Stated exercise » Repeat, please, only the lines from the top of the data down to the line with "const wallBulge = 1.4;"; include both of those lines.

Collected data »
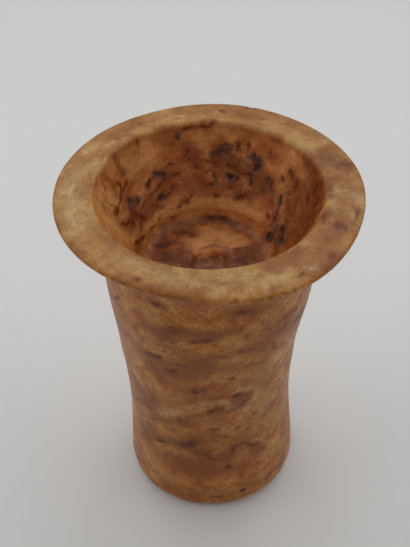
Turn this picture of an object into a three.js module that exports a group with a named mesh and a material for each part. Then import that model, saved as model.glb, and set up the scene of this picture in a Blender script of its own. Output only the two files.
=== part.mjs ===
// Alabaster vase: a concave body on a plain foot, a broad everted lip and a shallow drilled hollow.
// Millimetres, +Z up. The origin is the centre of the sole, and -Y is the side shown in front.
import * as THREE from "three";
import { mergeVertices } from "three/addons/utils/BufferGeometryUtils.js";

// Heights, from the sole up or from the rim down
const height = 125;
const beadHeight = 10;
const waistHeight = 39;
const bellyHeight = 68;
const neckDrop = 34;
const shoulderDrop = 17;
const hollowDepth = 30;

// Outer radii, from the foot up
const footRadius = 30.6;
const beadRadius = 30.3;
const waistRadius = 28.6;
const bellyRadius = 30;
const neckRadius = 32.7;
const shoulderRadius = 33.4;

// The lip, the mouth and the hollow
const mouthRadius = 33.6;
const lipWidth = 12.1;
const lipThickness = 2.6;
const lipFall = 0.4;
const lipEase = 3;
const lipRadius = mouthRadius + lipWidth;
const wallAtFloor = 10.7;
const floorRadius = neckRadius - wallAtFloor;
const wallBulge = 1.4;

// Eased edges
const footEase = 5;
const mouthEase = 2;
const floorEase = 4;

// The stump that the drill left in the middle of the floor, in a shallow ring
const stumpRadius = 6.2;
const stumpHeight = 0.9;
const ringWidth = 3.4;
const ringDepth = 0.3;

// Hand carving: how far the axis wanders to the left, and the lobes that leave the outlines out of round.
// A lobe is [count round the vase, swell in millimetres, direction of one swell in degrees from the front].
const leanShift = 0.55;
const waistShift = 1.15;
const rimShift = 0.5;
const hollowShift = 0.85;
const unevenDrop = 42;
const lipLobes = [
  [2, 0.16, 2],
  [3, 0.49, 30],
  [4, 0.24, 21],
  [5, 0.24, 26],
];
const mouthLobes = [
  [1, 0.51, -85],
  [2, 0.13, 7],
  [3, 0.19, -19],
];
const bodyLobes = [
  [2, 0.22, -31],
  [3, 0.27, -56],
];

// Fineness
const turnSteps = 68;
const bodySteps = 19;
const flareSteps = 6;
const edgeSteps = 4;
const wallSteps = 8;
const stumpSteps = 5;

const alabaster = new THREE.MeshStandardMaterial({
  name: "alabaster",
  color: new THREE.Color(0.3, 0.15, 0.06),
  roughness: 0.42,
  metalness: 0,
});

const point = (radius, z) => new THREE.Vector2(radius, z);

// Points along a curve, without its last one, which the next stretch begins with.
const stretch = (curve, steps) => curve.getPoints(steps).slice(0, -1);

// A rounded corner that turns from one point to another round the place where their two sides would meet.
const corner = (from, meet, to) => new THREE.QuadraticBezierCurve(from, meet, to);

// The flat sole, the rounded foot and the long concave side up to the shoulder
function outerSide() {
  const foot = point(footRadius, footEase);
  const shoulder = point(shoulderRadius, height - shoulderDrop);
  const side = new THREE.SplineCurve([
    foot,
    point(beadRadius, beadHeight),
    point(waistRadius, waistHeight),
    point(bellyRadius, bellyHeight),
    point(neckRadius, height - neckDrop),
    shoulder,
  ]);
  const soleEdge = point(footRadius - footEase, 0);
  return [
    point(0, 0),
    ...stretch(corner(soleEdge, point(footRadius, 0), foot), edgeSteps),
    ...stretch(side, bodySteps),
  ];
}

// The flare under the lip, its rounded edge, the sloping top and the eased edge of the mouth
function lip() {
  const shoulder = point(shoulderRadius, height - shoulderDrop);
  const outerTop = height - lipFall;
  const under = point(lipRadius - lipThickness / 2, outerTop - lipThickness);
  const flareMeet = point(shoulderRadius + lipWidth / 4, outerTop - lipThickness - lipFall);
  const tip = point(lipRadius, outerTop - lipThickness / 2);
  const over = point(lipRadius - lipEase, outerTop);
  const mouthTop = point(mouthRadius + mouthEase, height);
  const mouthWall = point(mouthRadius, height - mouthEase);
  return [
    ...stretch(corner(shoulder, flareMeet, under), flareSteps),
    ...stretch(corner(under, point(lipRadius, under.y), tip), edgeSteps),
    ...stretch(corner(tip, point(lipRadius, over.y), over), edgeSteps),
    ...stretch(new THREE.LineCurve(over, mouthTop), edgeSteps),
    ...stretch(corner(mouthTop, point(mouthRadius, height), mouthWall), edgeSteps),
  ];
}

// The tapering wall of the hollow, its floor, and the stump in the middle
function hollow() {
  const floor = height - hollowDepth;
  const mouthWall = point(mouthRadius, height - mouthEase);
  const wallFoot = point(floorRadius, floor + floorEase);
  const bulge = point(
    (mouthWall.x + wallFoot.x) / 2 + wallBulge,
    (mouthWall.y + wallFoot.y) / 2 - wallBulge,
  );
  const floorEdge = point(floorRadius - floorEase, floor);
  const ringOuter = point(stumpRadius + ringWidth, floor);
  const ringLow = point(stumpRadius + ringWidth / 2, floor - ringDepth);
  const ringInner = point(stumpRadius, floor - ringDepth);
  const stumpTop = point(0, floor + stumpHeight);
  return [
    ...stretch(corner(mouthWall, bulge, wallFoot), wallSteps),
    ...stretch(corner(wallFoot, point(floorRadius, floor), floorEdge), edgeSteps),
    floorEdge,
    ...stretch(corner(ringOuter, ringLow, ringInner), edgeSteps),
    ...stretch(corner(ringInner, point(stumpRadius / 2, stumpTop.y), stumpTop), stumpSteps),
    stumpTop,
  ];
}

const swell = (lobes, angle) =>
  lobes.reduce(
    (sum, [count, amount, at]) => sum + amount * Math.cos(count * (angle - THREE.MathUtils.degToRad(at))),
    0,
  );

// Moves one point of the true turned form to where the carver left it.
function handCarved(p) {
  const radius = Math.hypot(p.x, p.y);
  const angle = Math.atan2(p.x, -p.y);
  const risen = p.z / height;
  const nearTop = THREE.MathUtils.smoothstep(p.z, height - unevenDrop, height);
  const outward = THREE.MathUtils.clamp((radius - mouthRadius) / lipWidth, 0, 1);
  const top = THREE.MathUtils.lerp(swell(mouthLobes, angle), swell(lipLobes, angle), outward);
  const middle = THREE.MathUtils.smoothstep(radius, 0, floorRadius);
  const grown = radius + middle * THREE.MathUtils.lerp(swell(bodyLobes, angle), top, nearTop);
  const withinMouth = 1 - THREE.MathUtils.smoothstep(radius, floorRadius, mouthRadius);
  const inHollow = p.z > height / 2 ? middle * withinMouth : 0;
  const belly = Math.sin(Math.PI * risen) ** 2;
  const lean = leanShift * (1 - (1 - risen) ** 2);
  const left = lean + waistShift * belly + rimShift * nearTop + hollowShift * inHollow;
  return p.set(grown * Math.sin(angle) - left, -grown * Math.cos(angle), p.z);
}

function vaseGeometry() {
  const profile = [...outerSide(), ...lip(), ...hollow()];
  const turned = new THREE.LatheGeometry(profile, turnSteps).rotateX(Math.PI / 2);
  const places = turned.getAttribute("position");
  const p = new THREE.Vector3();
  for (let i = 0; i < places.count; i++) {
    handCarved(p.fromBufferAttribute(places, i));
    places.setXYZ(i, p.x, p.y, p.z);
  }
  turned.deleteAttribute("normal");
  turned.deleteAttribute("uv");
  const closed = mergeVertices(turned, 1e-3);
  closed.computeVertexNormals();
  return closed;
}

const vase = new THREE.Mesh(vaseGeometry(), alabaster);
vase.name = "vase";

const group = new THREE.Group();
group.add(vase);

export default group;
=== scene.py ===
"""Dresses the alabaster vase: a fine mesh of its hand-carved form in stained stone, on a pale floor.

The form is worked out in millimetres from the same driving sizes as the solid, and turned into
metres at the end. +Z is up and -Y is the front. Angles go round the vase from the front, in
degrees where they are written down, positive towards +X.
"""

import math
import random

import bpy
import numpy as np
from mathutils import Matrix, Vector, noise


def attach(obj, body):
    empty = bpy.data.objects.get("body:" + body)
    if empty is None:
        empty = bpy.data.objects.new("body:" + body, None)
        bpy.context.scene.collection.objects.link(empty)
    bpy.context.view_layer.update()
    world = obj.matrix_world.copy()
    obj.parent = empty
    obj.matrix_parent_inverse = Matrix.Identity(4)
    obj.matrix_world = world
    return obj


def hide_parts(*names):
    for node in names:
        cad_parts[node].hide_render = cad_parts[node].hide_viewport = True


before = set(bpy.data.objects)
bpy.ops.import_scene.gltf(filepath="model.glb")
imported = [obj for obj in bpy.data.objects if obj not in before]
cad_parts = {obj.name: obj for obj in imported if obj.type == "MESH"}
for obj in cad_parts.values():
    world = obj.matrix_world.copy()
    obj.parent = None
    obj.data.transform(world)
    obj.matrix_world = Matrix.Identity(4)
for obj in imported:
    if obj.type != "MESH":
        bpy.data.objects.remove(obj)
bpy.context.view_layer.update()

MM = 0.001

# Heights, from the sole up or from the rim down
HEIGHT = 125.0
BEAD_HEIGHT = 10.0
WAIST_HEIGHT = 39.0
BELLY_HEIGHT = 68.0
NECK_DROP = 34.0
SHOULDER_DROP = 17.0
HOLLOW_DEPTH = 30.0

# Outer radii, from the foot up
FOOT_RADIUS = 30.6
BEAD_RADIUS = 30.3
WAIST_RADIUS = 28.6
BELLY_RADIUS = 30.0
NECK_RADIUS = 32.7
SHOULDER_RADIUS = 33.4

# The lip, the mouth and the hollow
MOUTH_RADIUS = 33.6
LIP_WIDTH = 12.1
LIP_THICKNESS = 2.6
LIP_FALL = 0.4
LIP_EASE = 3.0
LIP_RADIUS = MOUTH_RADIUS + LIP_WIDTH
WALL_AT_FLOOR = 10.7
FLOOR_RADIUS = NECK_RADIUS - WALL_AT_FLOOR
WALL_BULGE = 1.4

# Eased edges
FOOT_EASE = 5.0
MOUTH_EASE = 2.0
FLOOR_EASE = 4.0

# The stump of the drilling and the shallow ring round it
STUMP_RADIUS = 6.2
STUMP_HEIGHT = 0.9
RING_WIDTH = 3.4
RING_DEPTH = 0.3

# Hand carving, as in the solid: how far the axis wanders to the left, and the lobes that leave the
# outlines out of round, as (count round the vase, swell, direction of one swell)
LEAN_SHIFT = 0.55
WAIST_SHIFT = 1.15
RIM_SHIFT = 0.5
HOLLOW_SHIFT = 0.85
UNEVEN_DROP = 42.0
LIP_LOBES = [(2, 0.16, 2), (3, 0.49, 30), (4, 0.24, 21), (5, 0.24, 26)]
MOUTH_LOBES = [(1, 0.51, -85), (2, 0.13, 7), (3, 0.19, -19)]
BODY_LOBES = [(2, 0.22, -31), (3, 0.27, -56)]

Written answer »
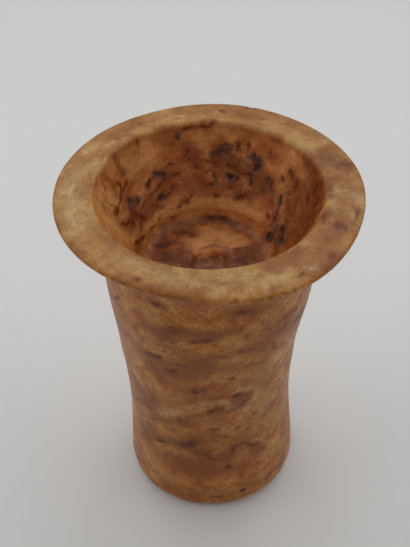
Turn this picture of an object into a three.js module that exports a group with a named mesh and a material for each part. Then import that model, saved as model.glb, and set up the scene of this picture in a Blender script of its own. Output only the two files.
=== part.mjs ===
// Alabaster vase: a concave body on a plain foot, a broad everted lip and a shallow drilled hollow.
// Millimetres, +Z up. The origin is the centre of the sole, and -Y is the side shown in front.
import * as THREE from "three";
import { mergeVertices } from "three/addons/utils/BufferGeometryUtils.js";

// Heights, from the sole up or from the rim down
const height = 125;
const beadHeight = 10;
const waistHeight = 39;
const bellyHeight = 68;
const neckDrop = 34;
const shoulderDrop = 17;
const hollowDepth = 30;

// Outer radii, from the foot up
const footRadius = 30.6;
const beadRadius = 30.3;
const waistRadius = 28.6;
const bellyRadius = 30;
const neckRadius = 32.7;
const shoulderRadius = 33.4;

// The lip, the mouth and the hollow
const mouthRadius = 33.6;
const lipWidth = 12.1;
const lipThickness = 2.6;
const lipFall = 0.4;
const lipEase = 3;
const lipRadius = mouthRadius + lipWidth;
const wallAtFloor = 10.7;
const floorRadius = neckRadius - wallAtFloor;
const wallBulge = 1.4;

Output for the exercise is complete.